→ **RECORDED DATA**
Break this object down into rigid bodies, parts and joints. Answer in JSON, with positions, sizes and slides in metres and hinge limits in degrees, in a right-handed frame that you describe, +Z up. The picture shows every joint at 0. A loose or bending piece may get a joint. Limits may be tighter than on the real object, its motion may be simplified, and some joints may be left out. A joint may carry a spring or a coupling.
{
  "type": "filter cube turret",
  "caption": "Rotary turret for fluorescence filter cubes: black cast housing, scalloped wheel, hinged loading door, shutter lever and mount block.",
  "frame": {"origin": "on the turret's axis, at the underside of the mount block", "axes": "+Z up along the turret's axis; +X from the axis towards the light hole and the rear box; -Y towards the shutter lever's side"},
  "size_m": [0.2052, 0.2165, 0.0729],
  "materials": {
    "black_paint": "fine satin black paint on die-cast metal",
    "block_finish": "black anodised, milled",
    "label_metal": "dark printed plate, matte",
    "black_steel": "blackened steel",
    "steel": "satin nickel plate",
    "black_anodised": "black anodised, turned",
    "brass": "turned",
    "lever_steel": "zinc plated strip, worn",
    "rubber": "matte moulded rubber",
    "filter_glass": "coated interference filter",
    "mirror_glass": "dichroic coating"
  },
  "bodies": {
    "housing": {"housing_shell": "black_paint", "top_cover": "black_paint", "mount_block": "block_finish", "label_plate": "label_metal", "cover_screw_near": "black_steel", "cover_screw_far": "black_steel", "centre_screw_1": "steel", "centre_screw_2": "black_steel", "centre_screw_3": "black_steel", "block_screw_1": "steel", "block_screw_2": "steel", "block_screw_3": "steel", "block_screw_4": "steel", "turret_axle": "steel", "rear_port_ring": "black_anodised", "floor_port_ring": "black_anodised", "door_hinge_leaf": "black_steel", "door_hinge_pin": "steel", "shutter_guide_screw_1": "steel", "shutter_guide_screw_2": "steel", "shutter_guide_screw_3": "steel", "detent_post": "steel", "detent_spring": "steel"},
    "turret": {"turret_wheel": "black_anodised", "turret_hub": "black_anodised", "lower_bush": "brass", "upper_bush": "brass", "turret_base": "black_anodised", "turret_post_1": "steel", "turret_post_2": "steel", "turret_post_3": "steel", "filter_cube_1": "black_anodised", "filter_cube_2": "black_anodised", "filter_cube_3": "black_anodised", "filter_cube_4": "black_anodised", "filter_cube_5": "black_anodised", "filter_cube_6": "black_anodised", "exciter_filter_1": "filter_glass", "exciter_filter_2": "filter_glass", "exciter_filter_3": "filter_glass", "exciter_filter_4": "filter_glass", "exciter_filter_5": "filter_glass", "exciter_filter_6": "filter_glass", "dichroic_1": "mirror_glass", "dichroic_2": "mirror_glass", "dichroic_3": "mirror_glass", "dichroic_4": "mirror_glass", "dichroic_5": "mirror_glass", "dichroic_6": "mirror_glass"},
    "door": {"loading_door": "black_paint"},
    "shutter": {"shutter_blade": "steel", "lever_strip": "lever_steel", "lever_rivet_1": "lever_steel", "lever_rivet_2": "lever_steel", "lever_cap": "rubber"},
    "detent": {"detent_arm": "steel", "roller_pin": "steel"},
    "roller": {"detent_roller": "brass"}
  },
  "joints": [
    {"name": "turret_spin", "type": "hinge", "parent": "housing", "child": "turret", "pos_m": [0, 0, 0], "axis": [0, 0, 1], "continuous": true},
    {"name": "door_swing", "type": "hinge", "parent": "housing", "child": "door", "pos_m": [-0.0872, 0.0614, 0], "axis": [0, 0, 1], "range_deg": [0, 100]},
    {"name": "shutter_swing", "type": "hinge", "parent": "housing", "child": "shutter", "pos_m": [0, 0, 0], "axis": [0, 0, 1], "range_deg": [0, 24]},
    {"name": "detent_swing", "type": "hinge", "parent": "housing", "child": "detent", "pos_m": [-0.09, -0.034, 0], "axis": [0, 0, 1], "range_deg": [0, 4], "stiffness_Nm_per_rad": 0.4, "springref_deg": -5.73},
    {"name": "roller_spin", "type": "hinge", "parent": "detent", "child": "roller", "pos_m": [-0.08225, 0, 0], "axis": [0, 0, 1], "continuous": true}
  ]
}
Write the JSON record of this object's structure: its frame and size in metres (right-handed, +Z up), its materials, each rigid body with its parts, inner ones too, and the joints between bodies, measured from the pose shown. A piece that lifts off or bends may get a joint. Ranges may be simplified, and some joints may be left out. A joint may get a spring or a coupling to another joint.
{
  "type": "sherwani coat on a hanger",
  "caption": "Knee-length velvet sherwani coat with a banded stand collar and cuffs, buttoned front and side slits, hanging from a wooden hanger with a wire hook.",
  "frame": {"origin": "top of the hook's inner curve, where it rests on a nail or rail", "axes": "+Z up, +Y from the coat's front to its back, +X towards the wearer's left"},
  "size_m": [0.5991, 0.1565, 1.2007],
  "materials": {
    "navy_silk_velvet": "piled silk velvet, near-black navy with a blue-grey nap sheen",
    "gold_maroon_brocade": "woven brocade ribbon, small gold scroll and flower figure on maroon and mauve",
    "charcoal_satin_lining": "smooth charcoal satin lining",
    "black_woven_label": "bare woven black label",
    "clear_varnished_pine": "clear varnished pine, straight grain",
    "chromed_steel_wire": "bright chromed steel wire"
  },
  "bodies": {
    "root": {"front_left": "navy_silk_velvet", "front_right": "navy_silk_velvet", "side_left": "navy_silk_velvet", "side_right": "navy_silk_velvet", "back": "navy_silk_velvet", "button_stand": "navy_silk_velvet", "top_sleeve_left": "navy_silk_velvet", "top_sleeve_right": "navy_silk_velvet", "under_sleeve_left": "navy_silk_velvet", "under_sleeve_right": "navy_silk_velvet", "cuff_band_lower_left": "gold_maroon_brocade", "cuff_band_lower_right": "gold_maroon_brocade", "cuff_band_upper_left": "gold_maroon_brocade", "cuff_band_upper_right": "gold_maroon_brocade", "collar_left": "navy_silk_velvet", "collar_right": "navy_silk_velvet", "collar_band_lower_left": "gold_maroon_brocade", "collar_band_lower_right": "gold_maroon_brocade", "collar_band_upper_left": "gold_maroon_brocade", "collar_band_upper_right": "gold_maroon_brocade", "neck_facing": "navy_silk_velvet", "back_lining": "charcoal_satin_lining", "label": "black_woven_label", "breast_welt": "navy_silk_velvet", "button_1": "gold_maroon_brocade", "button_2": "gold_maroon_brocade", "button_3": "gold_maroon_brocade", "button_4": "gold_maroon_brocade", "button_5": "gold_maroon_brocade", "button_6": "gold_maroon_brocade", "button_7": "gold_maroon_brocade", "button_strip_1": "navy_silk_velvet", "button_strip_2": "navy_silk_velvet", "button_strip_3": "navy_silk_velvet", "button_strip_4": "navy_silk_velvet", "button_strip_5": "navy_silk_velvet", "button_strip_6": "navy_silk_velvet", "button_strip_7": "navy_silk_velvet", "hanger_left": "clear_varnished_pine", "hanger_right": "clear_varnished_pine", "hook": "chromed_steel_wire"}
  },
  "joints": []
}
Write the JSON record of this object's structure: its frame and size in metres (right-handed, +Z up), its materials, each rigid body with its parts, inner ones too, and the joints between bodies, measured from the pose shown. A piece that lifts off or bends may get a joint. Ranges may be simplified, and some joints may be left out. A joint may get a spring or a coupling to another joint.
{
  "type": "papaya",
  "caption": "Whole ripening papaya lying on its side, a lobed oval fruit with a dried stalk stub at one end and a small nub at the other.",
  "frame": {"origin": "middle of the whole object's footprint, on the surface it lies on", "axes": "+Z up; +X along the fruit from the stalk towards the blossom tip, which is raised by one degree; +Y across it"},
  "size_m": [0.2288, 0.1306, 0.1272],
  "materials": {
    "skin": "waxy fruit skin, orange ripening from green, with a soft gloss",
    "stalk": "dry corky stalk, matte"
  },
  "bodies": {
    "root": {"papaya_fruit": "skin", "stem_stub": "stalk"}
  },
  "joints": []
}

→ **TASK INSTRUCTIONS**
Type out the full listing again, exactly as given.

→ **FULL RESPONSE**
Break this object down into rigid bodies, parts and joints. Answer in JSON, with positions, sizes and slides in metres and hinge limits in degrees, in a right-handed frame that you describe, +Z up. The picture shows every joint at 0. A loose or bending piece may get a joint. Limits may be tighter than on the real object, its motion may be simplified, and some joints may be left out. A joint may carry a spring or a coupling.
{
  "type": "filter cube turret",
  "caption": "Rotary turret for fluorescence filter cubes: black cast housing, scalloped wheel, hinged loading door, shutter lever and mount block.",
  "frame": {"origin": "on the turret's axis, at the underside of the mount block", "axes": "+Z up along the turret's axis; +X from the axis towards the light hole and the rear box; -Y towards the shutter lever's side"},
  "size_m": [0.2052, 0.2165, 0.0729],
  "materials": {
    "black_paint": "fine satin black paint on die-cast metal",
    "block_finish": "black anodised, milled",
    "label_metal": "dark printed plate, matte",
    "black_steel": "blackened steel",
    "steel": "satin nickel plate",
    "black_anodised": "black anodised, turned",
    "brass": "turned",
    "lever_steel": "zinc plated strip, worn",
    "rubber": "matte moulded rubber",
    "filter_glass": "coated interference filter",
    "mirror_glass": "dichroic coating"
  },
  "bodies": {
    "housing": {"housing_shell": "black_paint", "top_cover": "black_paint", "mount_block": "block_finish", "label_plate": "label_metal", "cover_screw_near": "black_steel", "cover_screw_far": "black_steel", "centre_screw_1": "steel", "centre_screw_2": "black_steel", "centre_screw_3": "black_steel", "block_screw_1": "steel", "block_screw_2": "steel", "block_screw_3": "steel", "block_screw_4": "steel", "turret_axle": "steel", "rear_port_ring": "black_anodised", "floor_port_ring": "black_anodised", "door_hinge_leaf": "black_steel", "door_hinge_pin": "steel", "shutter_guide_screw_1": "steel", "shutter_guide_screw_2": "steel", "shutter_guide_screw_3": "steel", "detent_post": "steel", "detent_spring": "steel"},
    "turret": {"turret_wheel": "black_anodised", "turret_hub": "black_anodised", "lower_bush": "brass", "upper_bush": "brass", "turret_base": "black_anodised", "turret_post_1": "steel", "turret_post_2": "steel", "turret_post_3": "steel", "filter_cube_1": "black_anodised", "filter_cube_2": "black_anodised", "filter_cube_3": "black_anodised", "filter_cube_4": "black_anodised", "filter_cube_5": "black_anodised", "filter_cube_6": "black_anodised", "exciter_filter_1": "filter_glass", "exciter_filter_2": "filter_glass", "exciter_filter_3": "filter_glass", "exciter_filter_4": "filter_glass", "exciter_filter_5": "filter_glass", "exciter_filter_6": "filter_glass", "dichroic_1": "mirror_glass", "dichroic_2": "mirror_glass", "dichroic_3": "mirror_glass", "dichroic_4": "mirror_glass", "dichroic_5": "mirror_glass", "dichroic_6": "mirror_glass"},
    "door": {"loading_door": "black_paint"},
    "shutter": {"shutter_blade": "steel", "lever_strip": "lever_steel", "lever_rivet_1": "lever_steel", "lever_rivet_2": "lever_steel", "lever_cap": "rubber"},
    "detent": {"detent_arm": "steel", "roller_pin": "steel"},
    "roller": {"detent_roller": "brass"}
  },
  "joints": [
    {"name": "turret_spin", "type": "hinge", "parent": "housing", "child": "turret", "pos_m": [0, 0, 0], "axis": [0, 0, 1], "continuous": true},
    {"name": "door_swing", "type": "hinge", "parent": "housing", "child": "door", "pos_m": [-0.0872, 0.0614, 0], "axis": [0, 0, 1], "range_deg": [0, 100]},
    {"name": "shutter_swing", "type": "hinge", "parent": "housing", "child": "shutter", "pos_m": [0, 0, 0], "axis": [0, 0, 1], "range_deg": [0, 24]},
    {"name": "detent_swing", "type": "hinge", "parent": "housing", "child": "detent", "pos_m": [-0.09, -0.034, 0], "axis": [0, 0, 1], "range_deg": [0, 4], "stiffness_Nm_per_rad": 0.4, "springref_deg": -5.73},
    {"name": "roller_spin", "type": "hinge", "parent": "detent", "child": "roller", "pos_m": [-0.08225, 0, 0], "axis": [0, 0, 1], "continuous": true}
  ]
}
Write the JSON record of this object's structure: its frame and size in metres (right-handed, +Z up), its materials, each rigid body with its parts, inner ones too, and the joints between bodies, measured from the pose shown. A piece that lifts off or bends may get a joint. Ranges may be simplified, and some joints may be left out. A joint may get a spring or a coupling to another joint.
{
  "type": "sherwani coat on a hanger",
  "caption": "Knee-length velvet sherwani coat with a banded stand collar and cuffs, buttoned front and side slits, hanging from a wooden hanger with a wire hook.",
  "frame": {"origin": "top of the hook's inner curve, where it rests on a nail or rail", "axes": "+Z up, +Y from the coat's front to its back, +X towards the wearer's left"},
  "size_m": [0.5991, 0.1565, 1.2007],
  "materials": {
    "navy_silk_velvet": "piled silk velvet, near-black navy with a blue-grey nap sheen",
    "gold_maroon_brocade": "woven brocade ribbon, small gold scroll and flower figure on maroon and mauve",
    "charcoal_satin_lining": "smooth charcoal satin lining",
    "black_woven_label": "bare woven black label",
    "clear_varnished_pine": "clear varnished pine, straight grain",
    "chromed_steel_wire": "bright chromed steel wire"
  },
  "bodies": {
    "root": {"front_left": "navy_silk_velvet", "front_right": "navy_silk_velvet", "side_left": "navy_silk_velvet", "side_right": "navy_silk_velvet", "back": "navy_silk_velvet", "button_stand": "navy_silk_velvet", "top_sleeve_left": "navy_silk_velvet", "top_sleeve_right": "navy_silk_velvet", "under_sleeve_left": "navy_silk_velvet", "under_sleeve_right": "navy_silk_velvet", "cuff_band_lower_left": "gold_maroon_brocade", "cuff_band_lower_right": "gold_maroon_brocade", "cuff_band_upper_left": "gold_maroon_brocade", "cuff_band_upper_right": "gold_maroon_brocade", "collar_left": "navy_silk_velvet", "collar_right": "navy_silk_velvet", "collar_band_lower_left": "gold_maroon_brocade", "collar_band_lower_right": "gold_maroon_brocade", "collar_band_upper_left": "gold_maroon_brocade", "collar_band_upper_right": "gold_maroon_brocade", "neck_facing": "navy_silk_velvet", "back_lining": "charcoal_satin_lining", "label": "black_woven_label", "breast_welt": "navy_silk_velvet", "button_1": "gold_maroon_brocade", "button_2": "gold_maroon_brocade", "button_3": "gold_maroon_brocade", "button_4": "gold_maroon_brocade", "button_5": "gold_maroon_brocade", "button_6": "gold_maroon_brocade", "button_7": "gold_maroon_brocade", "button_strip_1": "navy_silk_velvet", "button_strip_2": "navy_silk_velvet", "button_strip_3": "navy_silk_velvet", "button_strip_4": "navy_silk_velvet", "button_strip_5": "navy_silk_velvet", "button_strip_6": "navy_silk_velvet", "button_strip_7": "navy_silk_velvet", "hanger_left": "clear_varnished_pine", "hanger_right": "clear_varnished_pine", "hook": "chromed_steel_wire"}
  },
  "joints": []
}
Write the JSON record of this object's structure: its frame and size in metres (right-handed, +Z up), its materials, each rigid body with its parts, inner ones too, and the joints between bodies, measured from the pose shown. A piece that lifts off or bends may get a joint. Ranges may be simplified, and some joints may be left out. A joint may get a spring or a coupling to another joint.
{
  "type": "papaya",
  "caption": "Whole ripening papaya lying on its side, a lobed oval fruit with a dried stalk stub at one end and a small nub at the other.",
  "frame": {"origin": "middle of the whole object's footprint, on the surface it lies on", "axes": "+Z up; +X along the fruit from the stalk towards the blossom tip, which is raised by one degree; +Y across it"},
  "size_m": [0.2288, 0.1306, 0.1272],
  "materials": {
    "skin": "waxy fruit skin, orange ripening from green, with a soft gloss",
    "stalk": "dry corky stalk, matte"
  },
  "bodies": {
    "root": {"papaya_fruit": "skin", "stem_stub": "stalk"}
  },
  "joints": []
}